Ed’s  coral  carvings  are  symbolic  of  everything  that  mattered  to  him:  love, astronomy,  nationalism,  family  and  magnetism.  He  created  huge  block  walls surrounding a courtyard of theme tables and other whimsical stone attractions. Many  people  witnessed  Ed  hauling  his  original  sculptures  from  Florida  City to Homestead, but no one ever saw how he loaded or unloaded the trailer. He refused to allow visitors while he worked and had a kind of sixth sense which alerted him when someone was coming to spy. Ed was a very private man who did much of his work entirely alone in the quiet of the night. For 28 years, with only crude winches, block tackles, and iron wedges, Ed labored tirelessly on his monument. He cut coral from a quarry in front of the castle and moved enormous stones by lantern light. The Obelisk stone weighs 28.5 tons (25,400 kg / 57,000 pounds) and is taller than the Great Upright at Stonehenge, positioned single-handedly into place by Ed. The Tower consists of 243 tons (220,400 kg) of coral rock with each block weighing four to nine tons (3,630-8,170 kg). The average weight of the individual stones at Coral Castle is greater than those used on  the  Great  Pyramids  in  Egypt.  Perhaps  the  most  astonishing  characteristic is the perfectly balanced Nine-Ton Gate that can be turned by the touch of a child. Although the gate is uneven in its dimensions, Ed was able to locate the precise center of balance and easily swing the heavy stone on top of a recycled automotive gear.

Ed had a keen interest in astronomy and his sculptures were inspired in part by  celestial  objects  and  their  movements. Always  pointing  to  the  North  Star in Ursa Minor, the Polaris Telescope stands 25 feet (7.5 m) high and weighs 25 tons (25,400 kg). Polaris is a fixed star that is always visible at night through the  opening  in  the  telescope.  It  helped  Ed  plot  the  earth’s  path  around  the sun and enabled him to design  and  construct  a sundial  that  also  indicates  the  solstice  and equinox  days.  The  sundial is so accurate that it is possible to determine Standard   time   within one  or  two  minutes  all year round. His celestial sculptures range from an 18-ton  (16,330  kg)  carving of Mars and another of  Saturn,  to  enormous crescent  moons,  a  Sun Couch, a Throne Room, and  a  Moon  Fountain. Since Ed had a personal belief that there was life on  Mars,  he  placed  a Palmetto  plant  in  the Mars sculpture as a symbol life.

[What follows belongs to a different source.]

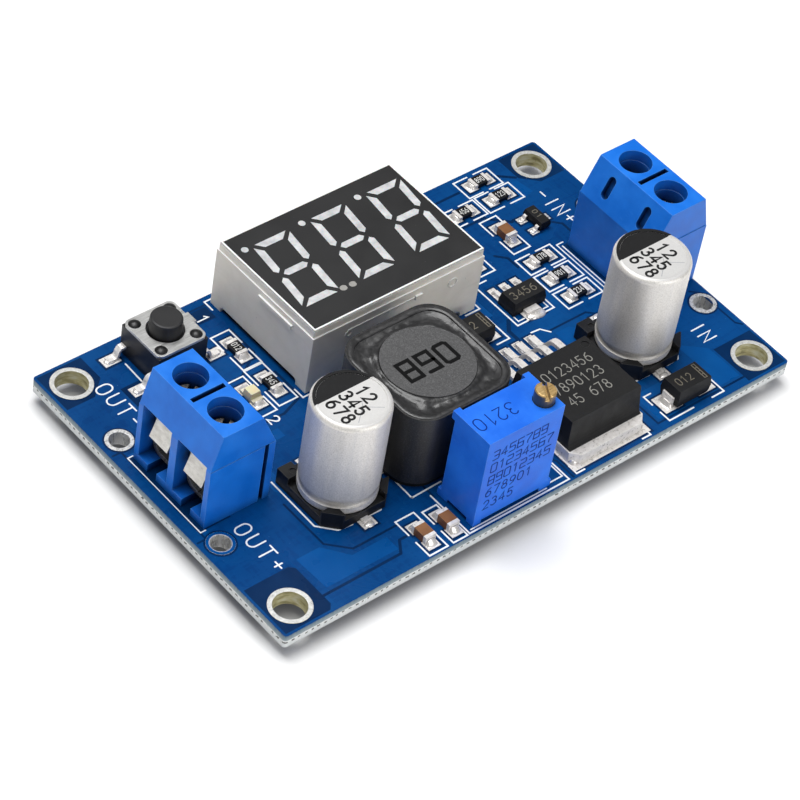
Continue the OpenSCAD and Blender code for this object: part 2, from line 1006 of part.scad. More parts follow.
// Electrolytic capacitors

can_base_side = can_d + can_base_extra;
can_base_t = 0.9;
can_base_chamfer = 1.5;
can_post_z = 2;
can_seat_z = can_base_t + 0.02;
can_edge_r = 0.55;
can_groove_z = 2.4;
can_groove_r = 0.55;
can_groove_depth = 0.28;
can_top_sunk = 0.08;
curl_r = 0.47;
can_lead_w = 0.9;
can_lead_t = 0.2;
can_lead_l = can_base_side / 2;
can_lead_out = 0.55;
can_lead_y = (can_base_side - can_lead_l) / 2 + can_lead_out;
post_window_w = can_d * 0.62;
post_window_z = can_base_t + 0.25;
post_dimple_d = 0.7;
post_dimple_depth = 0.15;

module place_left_can() {
    on_board(left_front(left_can_at))
        children();
}

module place_right_can() {
    on_board(right_front(right_can_at))
        children();
}

// The drawn can: curled foot, rolled groove, straight wall and a rounded top edge
module can_profile() {
    r = can_d / 2;
    difference() {
        union() {
            translate([0, can_seat_z])
                square([r - curl_r, can_top_z - can_seat_z]);
            translate([0, can_seat_z + curl_r])
                square([r, can_top_z - can_edge_r - can_seat_z - curl_r]);
            translate([r - curl_r, can_seat_z + curl_r])
                circle(curl_r);
            translate([0, can_top_z - can_edge_r - past])
                square([r - can_edge_r, can_edge_r + past]);
            translate([r - can_edge_r, can_top_z - can_edge_r])
                circle(can_edge_r);
        }
        translate([r + can_groove_r - can_groove_depth, can_groove_z])
            circle(can_groove_r);
        translate([0, can_top_z - can_top_sunk])
            square([r - 1.1 * can_edge_r, 1]);
        translate([-1, 0])
            square([1, can_top_z + 1]);
    }
}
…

The   extraction   and lifting  of  such  incredible  amounts  of  coral rock  —  without  the  use  of  electricity  or  modern  cranes  and  using  only handmade tools — by a single man seems impossible. Baffled engineers have compared Ed’s secret method of construction to Stonehenge and the Great Pyramids.  Many  people  asked  the  diminutive  Latvian  how  he  was  able  to carve and move such heavy stones. He would only say that he understood the secrets of how the Great Pyramids were built. Was it possible that Ed was a reincarnated  Egyptian  architect  who  retained  past  life  knowledge  of  secret levitation techniques? Some might argue there is no other explanation.

Getting to the Coral Castle

Nestled  between  the  Florida  Keys  and  Miami,  the  privately  owned  Coral Castle is open for self-guided tours from 9 am to 9 pm every day. Conveniently located  at  28655  South  Dixie  Highway  on  the  main  drag  in  Homestead,  the Coral Castle is centrally located only “a stones throw away from Exit 5 South,” according to the tourist brochure. Just outside of Homestead are the fantastic natural preserves of Everglades National Park and John Pennekamp Coral Reef State Park.